How India can become a $10 trillion economy by 2034
A new PwC report suggests that now is the time for India to comprehensively reinvent its economy in line with long-term needs and ambitions. All that’s required is a “full-potential mindset.”
For all its devastating consequences, the Covid-19 crisis has been a unifying experience for people across the world. Lockdown, virtual working, social distancing and uncertainty have been a reality for everyone – irrespective of city, country, socio-economic background or any other social segmentation.
According to PwC, a shared experience of this scale is a rare occurrence and presents an equally rare opportunity. In its report, the Big Four accounting and advisory firm details how the crisis could usher in a ‘full-potential mindset’ – “A perspective that is experienced together by different stakeholders, creating a common vision driving higher outcomes for all.”
India is at a crossroads. On the one hand, the country has long been touted as a centre for economic growth. On the other, the diligent democratic system combined with the size and scale of the economy has meant that progress is always slow going. According to PwC, leveraging the full potential mindset that has emerged since the start of this year could make India’s economy lean, agile, decisive and consequently “more productive than ever before.”

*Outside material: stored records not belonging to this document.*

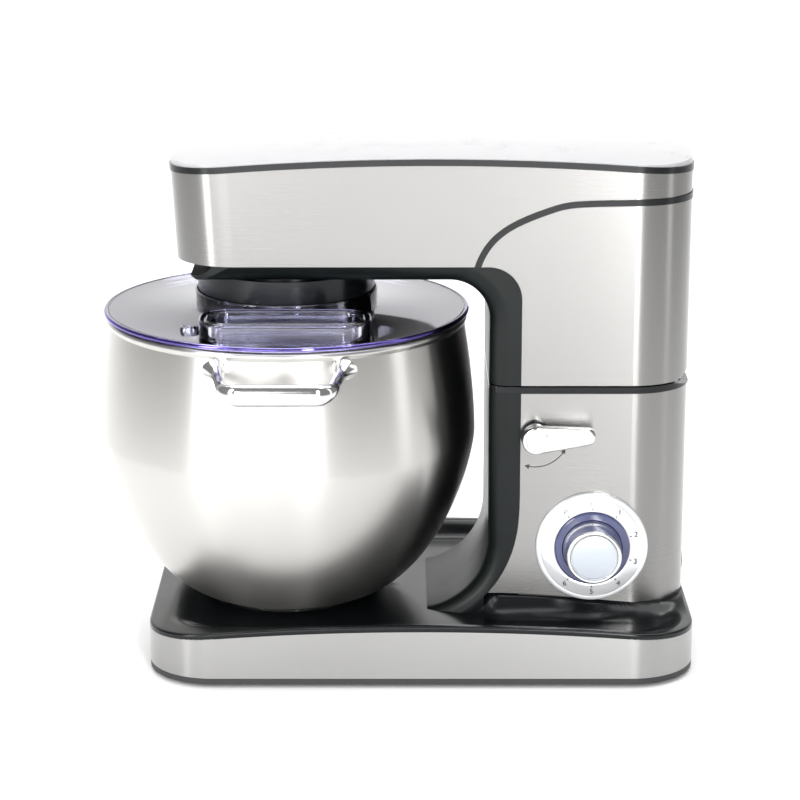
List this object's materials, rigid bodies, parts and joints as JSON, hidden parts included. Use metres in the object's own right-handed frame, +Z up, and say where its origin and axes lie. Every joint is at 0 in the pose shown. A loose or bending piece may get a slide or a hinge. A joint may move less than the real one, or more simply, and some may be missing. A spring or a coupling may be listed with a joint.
{
  "type": "stand mixer",
  "caption": "Tilt-head stand mixer: steel bowl with side handles, clear splash lid with pouring chute, planetary dough hook, release lever and round speed knob.",
  "frame": {"origin": "on the table, under the middle of the overall box", "axes": "+X from the bowl towards the column's back, +Y to the machine's left side as seen from its bowl end, away from the lever and knob, +Z up"},
  "size_m": [0.4542, 0.3494, 0.3937],
  "materials": {
    "steel_panel": "brushed",
    "steel_bright": "polished",
    "bowl_steel": "satin",
    "black_gloss": "gloss",
    "black_matte": "satin",
    "light_cover": "satin",
    "dial_white": "gloss",
    "ring_violet": "translucent",
    "clear": "clear",
    "rubber": "matte",
    "cast_metal": "cast",
    "machined": "machined",
    "gear_steel": "ground",
    "gear_plastic": "moulded",
    "bronze": "sintered",
    "laminate": "laminated",
    "hook_metal": "cast polished",
    "board": "matte"
  },
  "bodies": {
    "base": {"base_plate": "black_matte", "base_band": "steel_panel", "base_deck": "black_gloss", "bowl_seat": "machined", "suction_feet": "rubber", "base_screws": "machined", "column_panel": "steel_panel", "column_housing": "black_matte", "neck_cover": "black_gloss", "column_rim": "black_gloss", "column_frame": "cast_metal", "column_bolts": "machined", "hinge_pin": "machined", "lever_bush": "black_gloss", "latch_spring": "machined", "dial_bezel": "dial_white", "light_ring": "ring_violet", "speed_switch": "black_matte", "control_board": "board", "cord_gland": "rubber"},
    "head": {"head_side_panel": "steel_panel", "neck_panel": "steel_panel", "panel_trim": "black_gloss", "top_trim": "black_gloss", "top_cover": "light_cover", "head_housing": "black_matte", "head_lower_cover": "black_gloss", "head_frame": "cast_metal", "ring_gear": "gear_steel", "hub_housing": "black_gloss", "idler_pin": "machined", "shaft_bearings": "bronze", "drive_belt": "rubber", "motor_stator": "laminate", "motor_cradle": "cast_metal", "catch_bar": "machined", "frame_screws": "machined"},
    "mixing_hub": {"planet_hub": "cast_metal", "output_gear": "gear_steel"},
    "idler": {"idler_gear": "gear_plastic"},
    "belt_pulley": {"pulley_shaft": "gear_steel", "drive_pulley": "gear_plastic"},
    "rotor": {"motor_rotor": "laminate", "motor_shaft": "machined", "motor_pulley": "machined", "motor_fan": "black_matte"},
    "tool": {"planet_gear": "gear_steel", "tool_shaft": "machined", "tool_pin": "machined", "dough_hook": "hook_metal"},
    "lid": {"splash_lid": "clear", "feed_chute": "clear"},
    "mixing_bowl": {"bowl": "bowl_steel", "bowl_foot": "bowl_steel", "bowl_handles": "steel_bright"},
    "lever": {"release_lever": "steel_bright", "latch_shaft": "machined"},
    "knob": {"speed_knob": "steel_bright", "knob_face": "steel_bright", "knob_shaft": "machined"}
  },
  "joints": [
    {"name": "head_tilt", "type": "hinge", "parent": "base", "child": "head", "pos_m": [0.214, 0, 0.214], "axis": [0, 1, 0], "range_deg": [0, 38]},
    {"name": "hub_spin", "type": "hinge", "parent": "head", "child": "mixing_hub", "pos_m": [-0.082, 0, 0.3], "axis": [0, 0, 1], "continuous": true},
    {"name": "tool_spin", "type": "hinge", "parent": "mixing_hub", "child": "tool", "pos_m": [-0.112, 0, 0.3], "axis": [0, 0, 1], "continuous": true},
    {"name": "idler_spin", "type": "hinge", "parent": "head", "child": "idler", "pos_m": [-0.028, 0, 0.33], "axis": [0, 0, 1], "continuous": true},
    {"name": "pulley_spin", "type": "hinge", "parent": "head", "child": "belt_pulley", "pos_m": [0.017, 0, 0.35], "axis": [0, 0, 1], "continuous": true},
    {"name": "motor_spin", "type": "hinge", "parent": "head", "child": "rotor", "pos_m": [0.151, 0, 0.27], "axis": [0, 0, 1], "continuous": true},
    {"name": "lid_turn", "type": "hinge", "parent": "head", "child": "lid", "pos_m": [-0.082, 0, 0.262], "axis": [0, 0, 1], "range_deg": [0, 20]},
    {"name": "bowl_twist", "type": "hinge", "parent": "base", "child": "mixing_bowl", "pos_m": [-0.082, 0, 0.038], "axis": [0, 0, 1], "range_deg": [0, 35]},
    {"name": "lever_turn", "type": "hinge", "parent": "base", "child": "lever", "pos_m": [0.1065, -0.076, 0.1788], "axis": [0, 1, 0], "range_deg": [0, 60], "stiffness_Nm_per_rad": 0.15},
    {"name": "knob_turn", "type": "hinge", "parent": "base", "child": "knob", "pos_m": [0.1505, -0.09, 0.091], "axis": [0, 1, 0], "range_deg": [-36, 216]}
  ],
  "couplings": [
    {"joint": "tool_spin", "follows": "hub_spin", "ratio": -3},
    {"joint": "idler_spin", "follows": "hub_spin", "ratio": -3},
    {"joint": "pulley_spin", "follows": "hub_spin", "ratio": 9},
    {"joint": "motor_spin", "follows": "hub_spin", "ratio": 31.5}
  ]
}
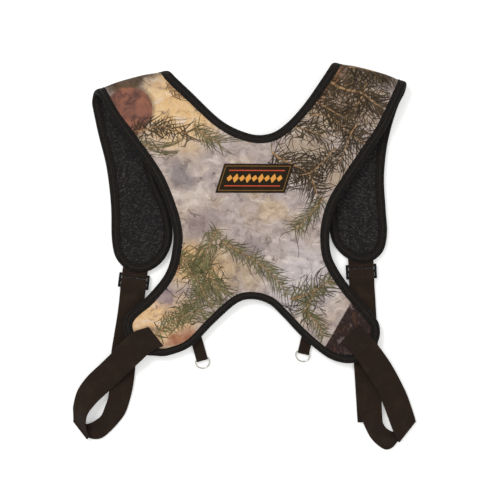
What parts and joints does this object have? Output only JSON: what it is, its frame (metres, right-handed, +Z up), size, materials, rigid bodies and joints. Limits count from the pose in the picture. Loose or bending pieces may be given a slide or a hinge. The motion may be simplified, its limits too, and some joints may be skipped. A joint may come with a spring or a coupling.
{
  "type": "binocular shoulder harness",
  "caption": "Padded X-shaped shoulder harness with folded front pads, webbing adjuster straps, ladder locks and small D-rings for a binocular case.",
  "frame": {"origin": "centre of the bounding box on the table the harness lies on", "axes": "+X to the right seen from above, +Y towards the neck, +Z up from the table; the printed side of the back panel faces up"},
  "size_m": [0.3463, 0.3895, 0.0168],
  "materials": {
    "printed_shell": "matt brushed polyester with a woodland print",
    "foam_core": "closed-cell foam, hidden",
    "mesh_lining": "matt spacer mesh",
    "edge_tape": "matt ribbed tape",
    "webbing": "matt woven webbing",
    "woven_label": "satin woven label",
    "plated_wire": "nickel-plated wire",
    "moulded_lock": "moulded acetal, satin"
  },
  "bodies": {
    "front_pads": {"left_pad_shell": "printed_shell", "left_pad_foam": "foam_core", "left_pad_lining": "mesh_lining", "left_pad_binding": "edge_tape", "left_lock_tab": "webbing", "right_pad_shell": "printed_shell", "right_pad_foam": "foam_core", "right_pad_lining": "mesh_lining", "right_pad_binding": "edge_tape", "right_lock_tab": "webbing", "left_fold_shell": "printed_shell", "left_fold_foam": "foam_core", "left_fold_lining": "mesh_lining", "left_fold_outer_binding": "edge_tape", "left_fold_neck_binding": "edge_tape", "right_fold_shell": "printed_shell", "right_fold_foam": "foam_core", "right_fold_lining": "mesh_lining", "right_fold_outer_binding": "edge_tape", "right_fold_neck_binding": "edge_tape", "left_adjuster_strap": "webbing", "right_adjuster_strap": "webbing"},
    "yoke": {"yoke_shell": "printed_shell", "yoke_foam": "foam_core", "yoke_lining": "mesh_lining", "neck_binding": "edge_tape", "side_binding": "edge_tape", "label_patch": "woven_label", "left_ring_tab": "webbing", "right_ring_tab": "webbing"},
    "left_ring": {"left_d_ring": "plated_wire"},
    "right_ring": {"right_d_ring": "plated_wire"},
    "left_lock": {"left_ladder_lock": "moulded_lock"},
    "right_lock": {"right_ladder_lock": "moulded_lock"}
  },
  "joints": [
    {"name": "shoulder_fold", "type": "hinge", "parent": "front_pads", "child": "yoke", "pos_m": [0, 0.18, 0.0083], "axis": [-1, 0, 0], "range_deg": [0, 25], "deforming": ["left_fold_shell", "left_fold_foam", "left_fold_lining", "left_fold_outer_binding", "left_fold_neck_binding", "right_fold_shell", "right_fold_foam", "right_fold_lining", "right_fold_outer_binding", "right_fold_neck_binding", "left_adjuster_strap", "right_adjuster_strap"]},
    {"name": "left_ring_swing", "type": "hinge", "parent": "yoke", "child": "left_ring", "pos_m": [-0.0429, -0.1034, 0.0023], "axis": [-0.9629, -0.27, 0], "range_deg": [0, 115]},
    {"name": "right_ring_swing", "type": "hinge", "parent": "yoke", "child": "right_ring", "pos_m": [0.0594, -0.0966, 0.0023], "axis": [-0.9732, 0.23, 0], "range_deg": [0, 115]},
    {"name": "left_lock_tilt", "type": "hinge", "parent": "front_pads", "child": "left_lock", "pos_m": [-0.1106, -0.0189, 0.0033], "axis": [-0.9928, 0.12, 0], "range_deg": [0, 12], "deforming": ["left_adjuster_strap"]},
    {"name": "right_lock_tilt", "type": "hinge", "parent": "front_pads", "child": "right_lock", "pos_m": [0.1172, -0.0093, 0.0033], "axis": [-0.9987, -0.05, 0], "range_deg": [0, 12], "deforming": ["right_adjuster_strap"]}
  ]
}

Currently valued at under $3 trillion and growing at just short of 7% per year, India has long aspired to grow into a $5 trillion economy, which is expected to take decades. According to PwC, a full-potential mindset could take India to 9% growth and $10 trillion in cumulative economic activity by as early as 2034.
The timeline is such: For now, efforts must be directed towards containing the virus and subsequently repairing the economy. It is only in the medium term – between one and three years from now – that India should start fundamentally rethinking and reconfiguring its economy in line with conditions of the future. By 2023, the researchers expect that India will be on-track to reaching its full potential over the next decade and more.
Indeed, rethinking and reconfiguring is a vague yet monumental undertaking. PwC analysts broke this entire process down into eight key pillars, which constitute the ‘house of revival and growth.’ To reinvent the demand landscape, for instance, the two pillars are widespread engagement with society and investing in economic stimulus, infrastructure and decentralisation.
From a resources perspective, one pillar is the accumulation of natural, financial and data capital, while the other is the development of human and cultural capital to meet modern day digital requirements. Reinventing supply involves rethinking operating models with a focus on agility and flexibility as one central pillar, the other being rearranging supply chains to minimise risk and maximise value.
The last two pillars fall within the institutional paradigm. Reforms & governance will help drive many of these fundamental changes. Institutional forces will also have to be deployed to ensure business sustainability – a central part of the global economy of tomorrow. According to PwC, these eight pillars together could eliminate key barriers to economic growth.
“As we reconstruct our economy, it is imperative that we remove frictions that have hampered growth historically,” said Shashank Tripathi, Government Strategy & Transformation Leader at PwC. He went on to add that these pillars will have to cut across the entire economic landscape.
“While each sector must grow on its own, increasing flow of data and convergence between sectors and across institutions will be key,” he said. PwC’s report lays down nine key sectors where reinvention efforts must be concentrated for the highest impact.
Sectors in focus
Facing similar imperatives for reinvention are the consumer retail, health & pharma, and the automotive & industrial products sectors. Most changes here lie on the demand side, as consumer preferences changing to become more safety and health conscious, while the spending consumer base is rapidly expanding beyond the traditional urban centres. Engaging various population segments will be key to growth for these sectors. At the same time, these industries are also expected to face change on the supply side, from digitalisation of operating models and supply chains.
Clubbed together in a separate category are the power & mining, infrastructure & logistics, information technology and education sectors. Each of these sectors can benefit from a bigger emphasis on data platforms to generate insights and better manage infrastructure. Drawing private investment will be key to achieving these objectives. Interestingly, PwC suggests that India’s budding IT sector also has an opportunity to capitalise on an expanding urban landscape, by developing solutions in vernacular languages for instance.
The financial sector and the government sector could both do with some reforms according to PwC. Non-performing assets are on the rise in India, calling for an effective bankruptcy framework. The government, meanwhile, needs to improve the ease of doing business in India through a range of land, labour, and taxation reforms. Lastly, the agriculture sector needs support with its liberalisation drive, as farmers look to build competitiveness and livelihoods.
The researchers also make note of the small and medium enterprises (SMEs) segment in India, which needs attention in its own way. Most SMEs remain outside of the organised business fore, and need to be brought into the economic system. Combined with reforms in individual sectors, this would help instill the full potential mindset in India. “Adopting a whole-of-society execution, bringing together the public and private sector along with citizens, would be key to spur faster revival and growth,” concluded Shyamal Mukherjee, Chairman at PwC India.